Each time Bob overhears this, he steps out from behind the counter.

“There’s a lot of stuff in here. It’s all colorful and interesting and ethnic. Things children have likely never seen before. I want to encourage their curiosity,” he says.

In a silver concho shell belt with turquoise inlays, a bolo tie, black leather vest and electric blue, Buddy Holly style eyeglasses, Bob is as novel to children as the merchandise on offer. Now in his 70s, he’s been a fixture in Grand Lake for over 50 years.



“While I’m still able, I’ll kneel down so I can look the child right in the eye,” he says. He’ll present each child with a feather and tell them, “When a Native American gives you a feather, it means they want your friendship. In our store, you can touch anything you want. As long as you use that feather, you’re helping me to dust.”

It’s a clever way of freeing up the parents to shop while rewarding the child’s curiosity.



Originally from Texas, after high school Bob took a summer job at the Grand Lake Lodge. At the time, the lodge was owned by Mr. and Mrs. Ted James, Sr. The couple also had the exclusive rights to sell goods inside Rocky Mountain National Park. Their gift shop at the top of Trail Ridge Road was nationally known for its collection of Native American jewelry.

Bob was hired to work the front desk. One day, Mrs. James asked for his help setting up the gift shop for the season. Unbeknownst to her, Bob’s great aunt and uncle lived in Santa Fe, New Mexico, and were “conspicuous consumers,” of Native American jewelry. As Bob was unpacking, he was able to identify which tribe each piece came from. Mrs. James immediately transferred him from the front desk to the gift shop.

“She decided I was going to be her protege,” says Bob.

He and Mrs. James worked side by side until the day she died, at the age of 96. They spent 40 summers together. Before each season, they’d drive down to New Mexico to purchase goods for the summer.
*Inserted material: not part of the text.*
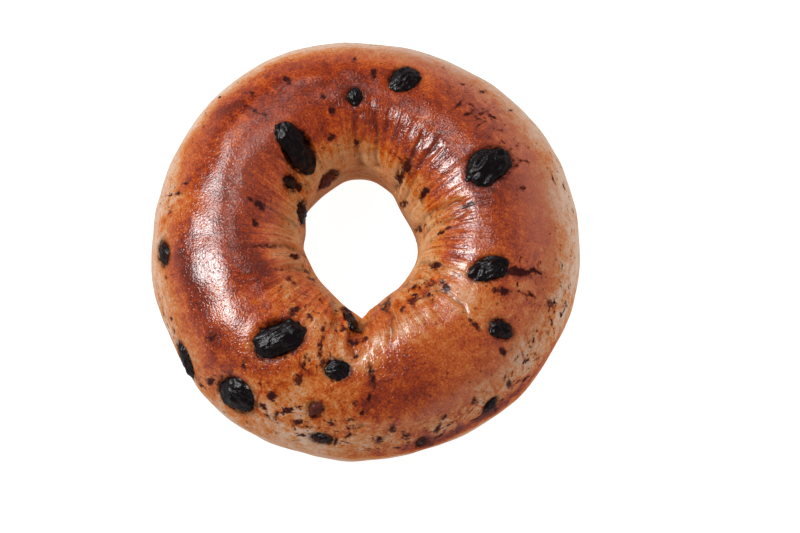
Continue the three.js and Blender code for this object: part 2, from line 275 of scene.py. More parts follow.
# Marks that raisins and cinnamon left in the crust: ring angle, section angle, length, width,
# turn of the length from the ring's direction, strength
marks = [
    (59.5, 147, 11, 2.0, 88, 0.85), (57, 134, 4, 3.0, 120, 0.8), (34, 139, 4.4, 1.6, 95, 1.0),
    (46, 168, 5, 1.5, 70, 0.7), (15, 165, 7, 1.6, 70, 0.6), (13, 155, 4, 1.0, 75, 0.6),
    (11.5, 107, 4.5, 1.3, 92, 0.8), (36, 115, 1.6, 0.8, 120, 0.8), (86, 75, 3.2, 1.3, 90, 1.0),
    (16, 90, 1.6, 1.2, 0, 0.8), (14, 68, 1.6, 1.2, 90, 0.9), (22, 69, 6.5, 0.8, 122, 0.75),
    (42, 72, 4.5, 0.9, 88, 0.8), (48, 71, 3, 1.1, 80, 0.85), (53, 72, 3.4, 0.9, 95, 0.8),
    (45, 64, 3, 0.8, 80, 0.7), (51, 47, 2.6, 0.9, 75, 0.7), (41, 40, 2, 0.8, 90, 0.6),
    (57, 53, 1.6, 0.9, 60, 0.7), (29, 59, 2.2, 0.7, 130, 0.7), (16, 40, 5, 0.8, 5, 0.5),
    (15, 28, 2, 1.6, 0, 0.5), (65, 46, 1.2, 0.8, 90, 0.5), (107.5, 128, 2.2, 1.4, 90, 0.9),
    (104, 107, 2.2, 1.3, 90, 0.9), (106, 93, 1.8, 1.3, 90, 0.6), (116, 68, 3, 1.5, 90, 1.0),
    (94, 141, 3, 0.9, 90, 0.8), (93, 63, 3, 0.7, 80, 0.7), (132, 72, 5, 0.9, 103, 0.8),
    (130, 83, 2, 0.8, 90, 0.8), (128, 62, 2.8, 1.3, 80, 0.85), (134.5, 62, 2, 0.8, 100, 0.6),
    (167, 113, 3, 2.4, 60, 0.9), (177.5, 111, 2, 1.7, 0, 1.0), (166, 104, 2, 1.0, 80, 0.6),
    (164.5, 52, 3, 0.8, 110, 0.7), (168, 48, 3, 1.2, 90, 0.75), (168, 39, 2, 1.0, 90, 0.6),
    (141, 145, 3.4, 1.7, 84, 0.95), (134.5, 35, 2, 0.7, 80, 0.6), (141, 37, 2, 0.7, 90, 0.6),
    (149, 41, 1.1, 0.7, 20, 0.6), (95, 30, 2.2, 1.0, 90, 0.35), (199.5, 142, 6, 1.5, 98, 0.7),
    (192, 115, 6, 1.3, 90, 0.6), (209, 122, 4.5, 1.1, 80, 0.55), (219, 124, 4, 2.4, 20, 0.5),
    (213, 150, 3, 2.5, 0, 0.6), (222, 147, 4, 2.0, 90, 0.5), (241, 129, 2.6, 0.8, 155, 0.9),
    (233.5, 107, 3.2, 2.2, 75, 0.8), (243, 110, 3, 1.5, 150, 0.6), (251, 107, 5, 1.4, 108, 0.6),
    (258.5, 150, 6, 1.8, 80, 0.9), (261, 118, 2, 1.6, 60, 0.8), (267, 112, 3.2, 1.7, 88, 0.9),
    (268, 97, 2.2, 1.0, 95, 0.8), (255, 84, 2.2, 1.3, 90, 0.9), (249, 67, 3, 2.4, 70, 0.65),
    (250, 82, 1.6, 0.9, 90, 0.7), (217, 52, 3.6, 2.6, 80, 0.6), (231, 56, 2.6, 1.0, 130, 0.7),
    (243, 49, 2.4, 1.9, 90, 1.0), (242, 39, 1.6, 1.0, 90, 0.8), (246, 37, 2, 1.1, 80, 0.8),
    (252, 36, 3.2, 1.9, 60, 0.75), (256, 35, 1.4, 1.0, 90, 0.7), (225, 27, 2.8, 2.0, 80, 1.0),
    (204, 25, 1.7, 1.2, 70, 0.7), (207, 21, 1.5, 1.0, 80, 0.6), (193, 36, 1.4, 0.8, 20, 0.5),
    (252, 30, 1.0, 0.7, 0, 0.8), (196, 18, 3, 0.7, 88, 0.4), (263.3, 25, 3.4, 0.9, 95, 0.8),
    (274, 79, 5.5, 2.0, 97, 0.85), (272.5, 63, 2.6, 1.1, 70, 0.9), (272, 110, 2, 1.4, 80, 0.6),
    (273, 128, 2, 1.0, 90, 0.6), (288, 142, 6.5, 2.6, 82, 0.75), (296, 119, 2.6, 1.3, 60, 0.75),
    (304, 122, 3.2, 2.2, 100, 0.8), (314.5, 118, 2, 1.1, 100, 0.9), (313, 136, 3, 2.0, 90, 0.75),
    (322, 125, 3.4, 1.2, 88, 0.7), (323, 112, 4, 2.4, 60, 0.75), (334, 132, 4.4, 1.8, 88, 0.8),
    (332, 110, 3, 1.0, 90, 0.6), (359, 134, 2.6, 1.0, 92, 0.9), (1, 126, 1.8, 1.0, 90, 0.8),
    (317.5, 77, 3.4, 1.2, 88, 0.85), (318.5, 52, 3.6, 0.8, 115, 0.7), (318, 50, 2, 1.6, 90, 0.8),
    (334, 75, 4.2, 1.7, 112, 0.95), (343, 70, 6.5, 2.3, 105, 1.0), (345.5, 58, 3.6, 1.1, 108, 0.85),
    (337, 62, 3.2, 0.9, 90, 0.6), (338, 56, 3, 1.0, 80, 0.6), (339, 38, 3.6, 2.0, 90, 0.55),
    (298, 45, 1.5, 0.9, 90, 0.6), (291, 48, 1.2, 0.8, 90, 0.5), (270.5, 53, 2, 1.0, 80, 0.9),
    (279, 38, 2.6, 1.9, 60, 0.9), (275, 27, 3.2, 2.6, 60, 0.7), (291, 24, 4, 1.3, 66, 0.85),
    (303, 33, 2.6, 2.0, 45, 0.6), (314, 27, 3.2, 1.6, 90, 0.8), (322, 35, 2.6, 0.9, 80, 0.6),
    (332, 28, 2.6, 0.9, 95, 0.6), (308, 12, 5, 1.4, 88, 0.7), (326, 40, 2, 1.0, 60, 0.5),
]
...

“We’d buy a few hundred thousand dollars’ worth of merchandise, and this was 50 years ago,” Bob says.

Each year, as they approached the reservation, Mrs. James would turn to Bob and state their credo: “We’re going to go from every teepee to totem pole until we get just what we want for the summer.”

“Yes, ma’am,” Bob would say.

“Our Indian friends have a different life, a different culture and we will respect that. We will not embarrass ourselves nor insult the Indian craftsman by trying to negotiate prices.”

“Yes, ma’am.”

“If we can afford it and make a profit on it, we will. If not, we simply say, ‘No thank you.’”
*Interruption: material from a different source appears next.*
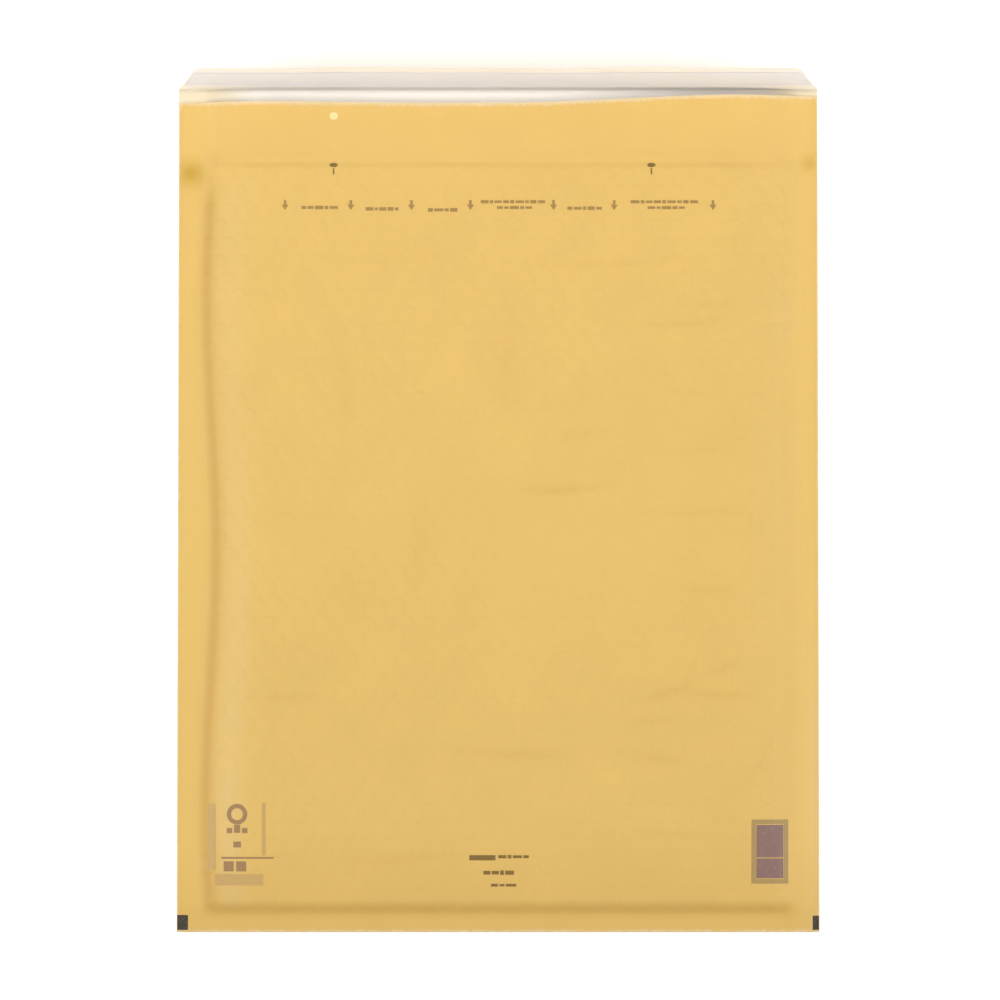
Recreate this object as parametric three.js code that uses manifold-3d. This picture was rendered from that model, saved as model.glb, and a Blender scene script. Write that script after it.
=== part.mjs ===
// A padded mailing envelope, empty, lying on its address side with the flap standing open.
// Millimetres, +Z up. X runs across the envelope and Y from its bottom fold to its mouth.
//
// kraft_sheet    one sheet of gold kraft paper: flap, crease, front panel, bottom fold, back panel
// bubble_lining  one folded bag of bubble film, welded into both side seams and open at the mouth
// adhesive_band  the self-seal glue on the inside of the flap
// release_liner  the pale strip that covers the glue until the envelope is used

import * as THREE from "three";
import { mergeVertices } from "three/addons/utils/BufferGeometryUtils.js";
import Module from "manifold-3d";

const wasm = await Module();
wasm.setup();

// Outer sheet. The paper is drawn about twice as thick as it is, so that it stays a sound solid.
const bodyWidth = 370;
const bodyLength = 480;
const paperThickness = 0.3;
const mouthSkew = 3.4; // the back panel is this much longer at its right than at its left
const creaseGap = 1.5; // from the back panel's longest point to the flap's crease
const creaseRadius = 3; // inside the bend

// Flap, measured from the crease to its tip.
const flapLength = 48.3;
const flapTaper = 12; // each side leans in by this much at the tip
const flapCorner = 5; // radius of the tip's two corners
const flapBaseAngle = 88; // degrees above the table
const flapTipAngle = 77;

// Self-seal closure on the inside of the flap. Starts are measured from the crease.
const linerStart = 14.3;
const linerWidth = 27;
const linerThickness = 0.3;
const linerInset = 0.8;
const glueStart = 17.3;
const glueWidth = 21;
const glueThickness = 0.3;
const glueInset = 4;

// Seams and margins, measured in from the outer edge to where the padding starts to rise.
const leftSeam = 12;
const leftRise = 11; // how far the padding takes to reach its full thickness
const rightSeam = 9;
const rightRise = 17;
const bottomMargin = 9;
const bottomRise = 9;
const seamWander = 2.8; // the left seam's inner line wavers by this much
const seamWanderLength = 290;
const seamWanderStart = 3.1; // where in its turn the wave is at the bottom fold
const edgeLift = 1.4; // how far the thin margins stand off the table

// Bubble film lining.
const bubbleWall = 3.4; // one wall, with its bubbles
const weldedFilm = 0.25; // one wall where it is welded flat
const weldGap = 0.15;
const liningBottom = 7; // from the bottom fold to the lining's own fold
const backLiningDrop = 40; // from the mouth down to the lining's edge on the back panel
const frontLiningDrop = 14;
const pocketEdge = 0.8; // from a seam's inner line to the pocket's corner
const layerClearance = 0.3;

// How far the pocket springs open, and the soft shapes of the back panel.
const pocketGap = 6.6;
const pocketSideRise = 42;
const pocketBottomRise = 70;
const pocketMouthFall = 0.8; // how much less it springs open towards the mouth
const lipGap = 7.6; // opening between the two panels at the mouth
const lipFall = 0.9;
const grooveDepth = 1.1; // the crease just past the lining's edge
const grooveWidth = 5;
const dentRadius = 9; // the dent in each seam, level with the groove
const dentInset = 7; // from the outer edge to the dent's middle
const dentShare = 0.7; // how far the dent presses the seam down to the table
const rippleHeight = 0.3;
const rippleAcross = 143;
const rippleAlong = 97;

const halfWidth = bodyWidth / 2;
const liningEdge = bodyLength - backLiningDrop;
const grooveLine = liningEdge + grooveWidth / 2;
const creaseLine = bodyLength + mouthSkew / 2 + creaseGap;
const turn = 2 * Math.PI;

// A smooth step from 0 to 1 as a distance goes from start to start + length.
function rise(distance, start, length) {
  const t = Math.min(Math.max((distance - start) / length, 0), 1);
  return t * t * (3 - 2 * t);
}

// How far the left seam's inner line has wandered, at a distance v from the bottom fold.
function wander(v) {
  return seamWander * Math.sin((turn * v) / seamWanderLength + seamWanderStart);
}

// A share from 0 at the seams and the bottom margin to 1 inside them.
function inside(x, v, leftLength, rightLength, bottomLength) {
  const left = rise(halfWidth + x, leftSeam + wander(v), leftLength);
  const right = rise(halfWidth - x, rightSeam, rightLength);
  return left * right * rise(v, bottomMargin, bottomLength);
}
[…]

After Mr. and Mrs. James, Sr. passed away, Bob stayed on for two years to help their children sell the business. In 2009, he left the lodge to open his shop on the boardwalk in Grand Lake, which he runs with his partner and close friend, Lou Lybrand.
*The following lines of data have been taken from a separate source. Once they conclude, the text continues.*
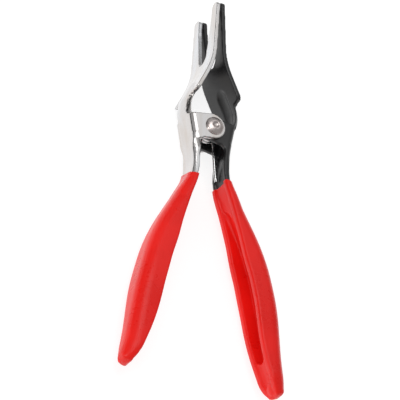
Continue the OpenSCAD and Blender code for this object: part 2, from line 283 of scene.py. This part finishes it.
# a pressed half is told in mm from the pivot: x out from the middle, y towards the jaws, z up
halfForm = {
    "sheet": 2.3, "tipGap": 0.3, "tipY": 75.5, "tailY": -142.5, "jawLean": 2.6,
    # each bend is its height, the lean below it in degrees outward, and half its length
    "bends": [(38.2, 24.5, 8.5), (12.2, -10.5, 4.5), (-12, -5.8, 5), (-27.6, 28.2, 8.8),
              (-68.4, 13.2, 13.5), (-99.4, 7.2, 8.8), (-126, 10, 5)],
    "throatHalf": 7.3, "gripTopHalf": 8.2, "palmHalf": 9.8, "tailHalf": 7.2,
    "throatDepth": 3.7, "palmDepth": 11.4, "tailDepth": 5.6,
    "earBend": 3.7, "throatBend": 1.8, "palmBend": 5.6,
    # each step is what a measure comes to, the heights it changes between, and half an end's ease
    "halfSteps": [("throatHalf", -8.5, -14, 2), ("gripTopHalf", -25, -35, 4),
                  ("palmHalf", -50, -86, 8), ("tailHalf", -98, -130, 10)],
    "depthSteps": [("palmDepth", -36, -67, 7), ("tailDepth", -113, -142.5, 12)],
    "bendSteps": [("throatBend", -12, -20, 2), ("palmBend", -24, -42, 4)],
    "steelTop": -6, "steelEnd": -139.8, "roundEnd": 11, "endShare": 0.3,
    # how round the free edges are, and what keeps a section sound where it gets small
    "edgeRound": 0.3, "edgeGrowth": 0.8, "leastInner": 0.3, "leastHalf": 0.5, "leastDepth": 1,
    "bendSpare": (0.4, 0.2),
}
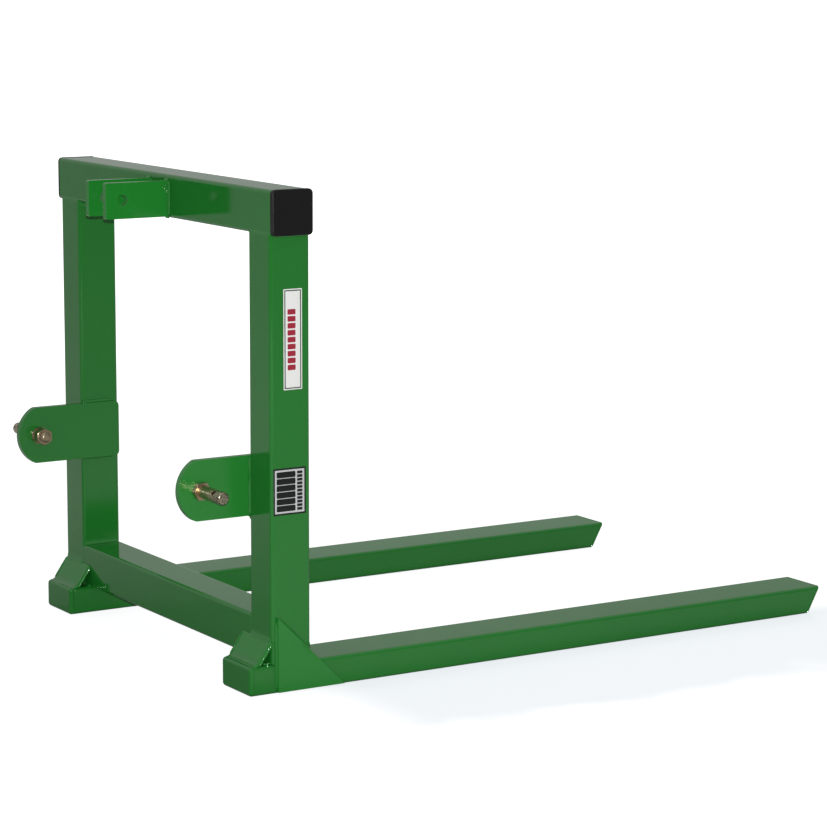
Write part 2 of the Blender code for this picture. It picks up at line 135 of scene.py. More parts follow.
class Graph:
    """A small wrapper that adds nodes and joins them, so that a material reads as a formula."""

    def __init__(self, tree):
        self.tree = tree
        tree.nodes.clear()

    def add(self, kind, settings=None, **inputs):
        made = self.tree.nodes.new(kind)
        for key, value in (settings or {}).items():
            setattr(made, key, value)
        for key, value in inputs.items():
            self.set(made, key, value)
        return made

    def set(self, made, key, value):
        label = key.replace("_", " ")
        socket = None
        if key.startswith("i") and key[1:].isdigit():
            socket = made.inputs[int(key[1:])]
        else:
            for candidate in made.inputs:
                if candidate.name.lower() == label.lower() and candidate.enabled:
                    socket = candidate
                    break
        if socket is None:
            raise KeyError(f"{made.bl_idname} has no input {label}")
        if isinstance(value, bpy.types.NodeSocket):
            self.tree.links.new(value, socket)
        else:
            socket.default_value = value

    def math(self, operation, a, b=0.0, clamp=False):
        made = self.add("ShaderNodeMath", {"operation": operation, "use_clamp": clamp}, i0=a)
        self.set(made, "i1", b)
        return made.outputs[0]

    def mix(self, factor, a, b, blend="MIX"):
        made = self.add("ShaderNodeMix", {"data_type": "RGBA", "blend_type": blend})
        self.set(made, "i0", factor)
        self.set(made, "i6", a)
        self.set(made, "i7", b)
        return made.outputs[2]

    def step(self, value, low, high):
        """0 below low, 1 above high, smooth between."""
        made = self.add(
            "ShaderNodeMapRange", {"interpolation_type": "SMOOTHSTEP", "clamp": True}, Value=value
        )
        self.set(made, "i1", low)
        self.set(made, "i2", high)
        return made.outputs[0]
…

Lou was a grade school teacher in Texas for 34 years. For the last decade of her career, Bob lured her and her family away from Texas every summer, furnishing them with a cabin in Grand Lake so long as Lou helped out in the gift shop. When he opened his own place and made her partner, she retired from teaching.

Lou made it clear she is not in the business for the money. With her pension, she could easily retire.

“I love the money I make here, it’s great,” she said. “But it’s more about preserving cultures.”

“We want to be supportive of our Native American artists,” Bob added. “All that you see around us here in the shop represents the culture of a number of different tribes.”

He explained how the techniques for making jewelry and other crafts are the same now as they were 1,000 years ago.

“They don’t go to Hobby Lobby and buy clay. They go to the banks of the Rio Grande with a pickaxe. If they make a rug, it starts with the sheep. They raise the sheep. They shear the sheep. They chord and clean the wool. They spin it. They dye it. Then they can start weaving the rug.”

Bob has been working with one family of Pueblo Indians — the Del Coriz family — for five generations. In 1990, the US Department of the Interior passed the federal Indian Arts and Crafts Act, a truth-in-marketing law, which made it illegal to “offer or display for sale any art or craft in a manner that falsely suggests it is Indian produced.”

The Department of the Interior put out a brochure, detailing what makes a piece of turquoise jewelry authentically Indian. To highlight their point, they included pictures of James Del Coriz’s work. Toward the end of each summer, Del Coriz, suspecting Bob and Mrs. James might be running low on merchandise, used to drive his grandmother from their home in New Mexico up to the top of Trail Ridge Road, so they could replenish their display cases with his grandmother’s work.

One season, Bob went to the Del Coriz’s home and was greeted outside by the grandmother. She informed Bob that her 6-year-old great-granddaughter, Jamie, had been borrowing some of her beads to make necklaces and bracelets in the Pueblo tradition.

“Jamie’s made all this stuff,” she said. “Could you just look at it? It’ll thrill her.”

Bob went inside and there was little Jamie, sitting at the kitchen table with her creations. He took one look and, using his arm like a rack, moved it all into the “keep” pile.

“Her color sense was just wonder,” Bob said.

Today, Jamie is a sophomore in college. She’s still making jewelry. Bob remains one of her biggest supporters.